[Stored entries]
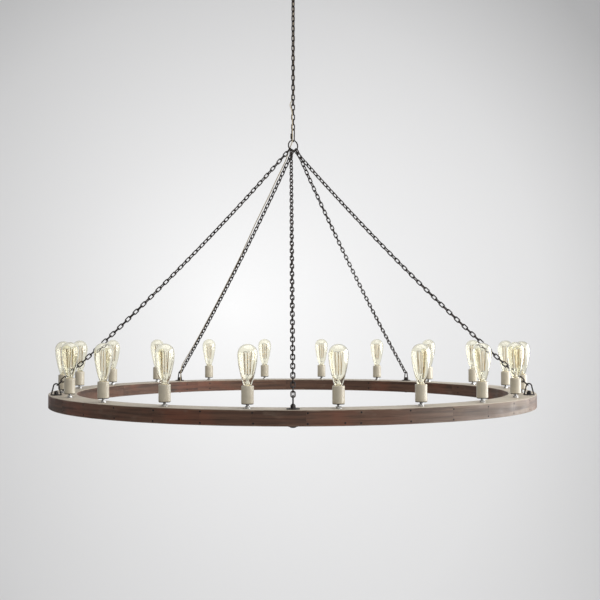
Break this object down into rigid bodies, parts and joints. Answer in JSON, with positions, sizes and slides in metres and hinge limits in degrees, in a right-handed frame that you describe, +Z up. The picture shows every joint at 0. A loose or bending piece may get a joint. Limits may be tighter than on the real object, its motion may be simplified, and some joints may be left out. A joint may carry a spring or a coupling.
{
  "type": "wagon wheel chandelier",
  "caption": "Wide flat wooden ring of upright filament bulbs in porcelain sockets, hung by side chains from a hub ring, quick link, chain and ceiling canopy.",
  "frame": {"origin": "middle of the ceiling mount, on the ceiling plane", "axes": "+Z up, away from the hanging wheel; -Y towards the viewer of the picture, at the front bracket; +X to the right"},
  "size_m": [1.828, 1.828, 1.6653],
  "materials": {
    "iron": "dark oil-rubbed",
    "bulb": "pale amber",
    "iron_hardware": "dark bronze",
    "steel": "zinc plated",
    "cord": "clear pale gold",
    "cover_wood": "rough",
    "wood": "dark weathered oil finish",
    "cable": "matte",
    "porcelain": "glazed porcelain",
    "brass": "plain",
    "nipple": "nickel plated"
  },
  "bodies": {
    "ceiling_fitting": {"ceiling_crossbar": "steel", "ceiling_nipple": "steel", "ceiling_locknut": "steel", "canopy": "iron_hardware", "canopy_loop": "iron_hardware", "collar_nut": "iron_hardware", "cord_ceiling": "cord"},
    "top_link": {"top_link": "iron"},
    "main_chain": {"main_chain": "iron", "cord_chain": "cord", "cord_top_bend": "cord"},
    "quick_link": {"quick_link": "iron"},
    "quick_link_sleeve": {"quick_link_sleeve": "iron"},
    "wheel": {"hub_ring": "iron", "front_chain": "iron", "right_chain": "iron", "back_right_chain": "iron", "back_left_chain": "iron", "left_chain": "iron", "bracket_plates": "iron", "bails": "iron", "bracket_bolts": "iron", "cap_nuts": "iron", "under_washers": "iron", "rim_blocks": "wood", "groove_covers": "cover_wood", "rim_wiring": "cable", "socket_nipples": "nipple", "socket_bodies": "porcelain", "socket_contacts": "brass", "cord_hub_bend": "cord", "cord_side": "cord"},
    "bulb_01": {"bulb_01": "bulb"},
    "bulb_02": {"bulb_02": "bulb"},
    "bulb_03": {"bulb_03": "bulb"},
    "bulb_04": {"bulb_04": "bulb"},
    "bulb_05": {"bulb_05": "bulb"},
    "bulb_06": {"bulb_06": "bulb"},
    "bulb_07": {"bulb_07": "bulb"},
    "bulb_08": {"bulb_08": "bulb"},
    "bulb_09": {"bulb_09": "bulb"},
    "bulb_10": {"bulb_10": "bulb"},
    "bulb_11": {"bulb_11": "bulb"},
    "bulb_12": {"bulb_12": "bulb"},
    "bulb_13": {"bulb_13": "bulb"},
    "bulb_14": {"bulb_14": "bulb"},
    "bulb_15": {"bulb_15": "bulb"},
    "bulb_16": {"bulb_16": "bulb"},
    "bulb_17": {"bulb_17": "bulb"},
    "bulb_18": {"bulb_18": "bulb"},
    "bulb_19": {"bulb_19": "bulb"},
    "bulb_20": {"bulb_20": "bulb"}
  },
  "joints": [
    {"name": "loop_swing", "type": "hinge", "parent": "ceiling_fitting", "child": "top_link", "pos_m": [0, 0, -0.0576], "axis": [0.7071, 0.7071, 0], "range_deg": [-25, 25]},
    {"name": "top_link_swing", "type": "hinge", "parent": "top_link", "child": "main_chain", "pos_m": [0, 0, -0.07675], "axis": [-0.7071, 0.7071, 0], "range_deg": [-25, 25], "deforming": ["cord_top_bend"]},
    {"name": "quick_link_swing", "type": "hinge", "parent": "main_chain", "child": "quick_link", "pos_m": [0, 0, -0.60055], "axis": [0.9511, 0.309, 0], "range_deg": [-20, 20]},
    {"name": "wheel_swing", "type": "hinge", "parent": "quick_link", "child": "wheel", "pos_m": [0, 0, -0.64535], "axis": [0.5592, -0.829, 0], "range_deg": [-20, 20], "deforming": ["cord_hub_bend"]},
    {"name": "sleeve_screw", "type": "slide", "parent": "quick_link", "child": "quick_link_sleeve", "axis": [0, 0, 1], "range_m": [0, 0.008]},
    {"name": "bulb_01_screw", "type": "slide", "parent": "wheel", "child": "bulb_01", "axis": [0, 0, 1], "range_m": [0, 0.025]},
    {"name": "bulb_02_screw", "type": "slide", "parent": "wheel", "child": "bulb_02", "axis": [0, 0, 1], "range_m": [0, 0.025]},
    {"name": "bulb_03_screw", "type": "slide", "parent": "wheel", "child": "bulb_03", "axis": [0, 0, 1], "range_m": [0, 0.025]},
    {"name": "bulb_04_screw", "type": "slide", "parent": "wheel", "child": "bulb_04", "axis": [0, 0, 1], "range_m": [0, 0.025]},
    {"name": "bulb_05_screw", "type": "slide", "parent": "wheel", "child": "bulb_05", "axis": [0, 0, 1], "range_m": [0, 0.025]},
    {"name": "bulb_06_screw", "type": "slide", "parent": "wheel", "child": "bulb_06", "axis": [0, 0, 1], "range_m": [0, 0.025]},
    {"name": "bulb_07_screw", "type": "slide", "parent": "wheel", "child": "bulb_07", "axis": [0, 0, 1], "range_m": [0, 0.025]},
    {"name": "bulb_08_screw", "type": "slide", "parent": "wheel", "child": "bulb_08", "axis": [0, 0, 1], "range_m": [0, 0.025]},
    {"name": "bulb_09_screw", "type": "slide", "parent": "wheel", "child": "bulb_09", "axis": [0, 0, 1], "range_m": [0, 0.025]},
    {"name": "bulb_10_screw", "type": "slide", "parent": "wheel", "child": "bulb_10", "axis": [0, 0, 1], "range_m": [0, 0.025]},
    {"name": "bulb_11_screw", "type": "slide", "parent": "wheel", "child": "bulb_11", "axis": [0, 0, 1], "range_m": [0, 0.025]},
    {"name": "bulb_12_screw", "type": "slide", "parent": "wheel", "child": "bulb_12", "axis": [0, 0, 1], "range_m": [0, 0.025]},
    {"name": "bulb_13_screw", "type": "slide", "parent": "wheel", "child": "bulb_13", "axis": [0, 0, 1], "range_m": [0, 0.025]},
    {"name": "bulb_14_screw", "type": "slide", "parent": "wheel", "child": "bulb_14", "axis": [0, 0, 1], "range_m": [0, 0.025]},
    {"name": "bulb_15_screw", "type": "slide", "parent": "wheel", "child": "bulb_15", "axis": [0, 0, 1], "range_m": [0, 0.025]},
    {"name": "bulb_16_screw", "type": "slide", "parent": "wheel", "child": "bulb_16", "axis": [0, 0, 1], "range_m": [0, 0.025]},
    {"name": "bulb_17_screw", "type": "slide", "parent": "wheel", "child": "bulb_17", "axis": [0, 0, 1], "range_m": [0, 0.025]},
    {"name": "bulb_18_screw", "type": "slide", "parent": "wheel", "child": "bulb_18", "axis": [0, 0, 1], "range_m": [0, 0.025]},
    {"name": "bulb_19_screw", "type": "slide", "parent": "wheel", "child": "bulb_19", "axis": [0, 0, 1], "range_m": [0, 0.025]},
    {"name": "bulb_20_screw", "type": "slide", "parent": "wheel", "child": "bulb_20", "axis": [0, 0, 1], "range_m": [0, 0.025]}
  ]
}
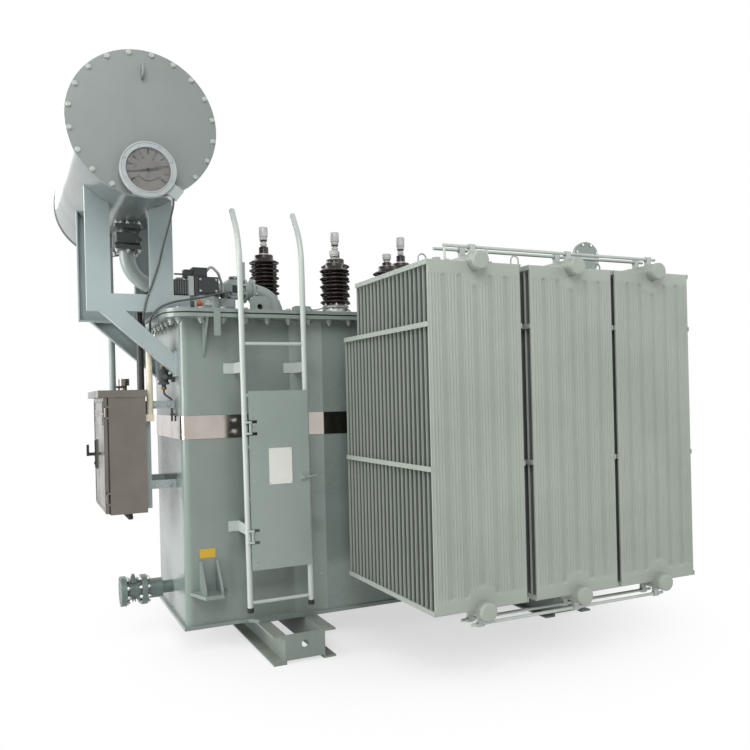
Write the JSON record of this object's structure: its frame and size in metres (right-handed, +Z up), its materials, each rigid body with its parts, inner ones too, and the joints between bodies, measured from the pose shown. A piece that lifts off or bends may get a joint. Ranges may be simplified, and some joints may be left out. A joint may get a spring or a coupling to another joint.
{
  "type": "power transformer",
  "caption": "Oil-filled power transformer on skids with panel radiators, conservator, ribbed bushings, tap changer, control cabinet and access ladder.",
  "frame": {"origin": "on the ground under the middle of the tank, at the centre of the outer anchor holes", "axes": "+X along the tank, away from the conservator end; +Z up; the ladder is on the -Y side"},
  "size_m": [3.654, 3.496, 3.253],
  "materials": {
    "tank_paint": "semi-gloss grey-green enamel",
    "radiator_paint": "satin sage-grey enamel",
    "conservator_paint": "semi-gloss sage-grey enamel",
    "frame_paint": "satin grey enamel",
    "pipe_paint": "satin grey enamel",
    "skid_paint": "dusty grey-green enamel",
    "ladder_paint": "satin grey enamel",
    "polished_band": "bright stainless",
    "cabinet_steel": "brushed stainless",
    "bracket_steel": "plain stainless",
    "insulator_glaze": "dark brown glaze",
    "bushing_foot_metal": "cast, satin",
    "terminal_metal": "machined, satin",
    "drive_paint": "dark grey enamel",
    "motor_paint": "grey enamel",
    "gauge_casting": "painted casting, satin",
    "gauge_face": "white dial",
    "gasket_rubber": "matt",
    "cable_sheath": "satin",
    "hose_sheath": "ribbed",
    "conduit_plastic": "cream",
    "breather_plastic": "clear grey",
    "valve_paint": "painted casting"
  },
  "bodies": {
    "transformer": {"tank_body": "tank_paint", "floor_plate": "tank_paint", "tank_flange": "tank_paint", "cover_gasket": "gasket_rubber", "tank_cover": "tank_paint", "bright_band": "polished_band", "skid_left": "skid_paint", "skid_right": "skid_paint", "radiator_front_1": "radiator_paint", "radiator_front_2": "radiator_paint", "radiator_front_3": "radiator_paint", "radiator_back_1": "radiator_paint", "radiator_back_2": "radiator_paint", "radiator_back_3": "radiator_paint", "radiator_pipes": "radiator_paint", "radiator_straps": "radiator_paint", "radiator_tie_bars": "radiator_paint", "conservator_drum": "conservator_paint", "conservator_cap_front": "conservator_paint", "conservator_cap_back": "conservator_paint", "oil_gauge": "gauge_casting", "oil_gauge_dial": "gauge_face", "conservator_frame_front": "frame_paint", "conservator_frame_back": "frame_paint", "conservator_strut_front": "frame_paint", "conservator_strut_back": "frame_paint", "conservator_valve": "pipe_paint", "oil_pipe": "pipe_paint", "gas_relay": "pipe_paint", "relay_valve": "valve_paint", "cover_inlet_pipe": "pipe_paint", "bushing_bases": "bushing_foot_metal", "hv_insulators": "insulator_glaze", "lv_insulators": "insulator_glaze", "bushing_terminals": "terminal_metal", "tap_changer_head": "pipe_paint", "tap_changer_drive": "drive_paint", "tap_changer_bracket": "bracket_steel", "tap_changer_motor": "motor_paint", "control_cabinet": "cabinet_steel", "cabinet_roof": "cabinet_steel", "cabinet_brackets": "bracket_steel", "cable_conduit": "conduit_plastic", "motor_hose": "hose_sheath", "gauge_cable": "cable_sheath", "relay_cable": "cable_sheath", "breather_pipe": "pipe_paint", "breather_jar": "breather_plastic", "wall_valve": "valve_paint", "ladder": "ladder_paint", "ladder_brackets": "ladder_paint", "drain_valve": "valve_paint", "jacking_pads": "tank_paint", "lifting_lugs": "tank_paint", "flange_ribs": "tank_paint", "relief_vent": "pipe_paint"},
    "cabinet_door": {"cabinet_door": "cabinet_steel"},
    "ladder_guard": {"ladder_guard": "ladder_paint"}
  },
  "joints": [
    {"name": "cabinet_door_hinge", "type": "hinge", "parent": "transformer", "child": "cabinet_door", "pos_m": [-1.87, -0.296, 1.155], "axis": [0, 0, 1], "range_deg": [0, 110]},
    {"name": "ladder_guard_hinge", "type": "hinge", "parent": "transformer", "child": "ladder_guard", "pos_m": [-1.148, -0.662, 0.9995], "axis": [0, 0, -1], "range_deg": [0, 150]}
  ]
}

● Goal
Each line with the string "JSON" in it needs to be found and copied.

● Finished exercise
Break this object down into rigid bodies, parts and joints. Answer in JSON, with positions, sizes and slides in metres and hinge limits in degrees, in a right-handed frame that you describe, +Z up. The picture shows every joint at 0. A loose or bending piece may get a joint. Limits may be tighter than on the real object, its motion may be simplified, and some joints may be left out. A joint may carry a spring or a coupling.
Write the JSON record of this object's structure: its frame and size in metres (right-handed, +Z up), its materials, each rigid body with its parts, inner ones too, and the joints between bodies, measured from the pose shown. A piece that lifts off or bends may get a joint. Ranges may be simplified, and some joints may be left out. A joint may get a spring or a coupling to another joint.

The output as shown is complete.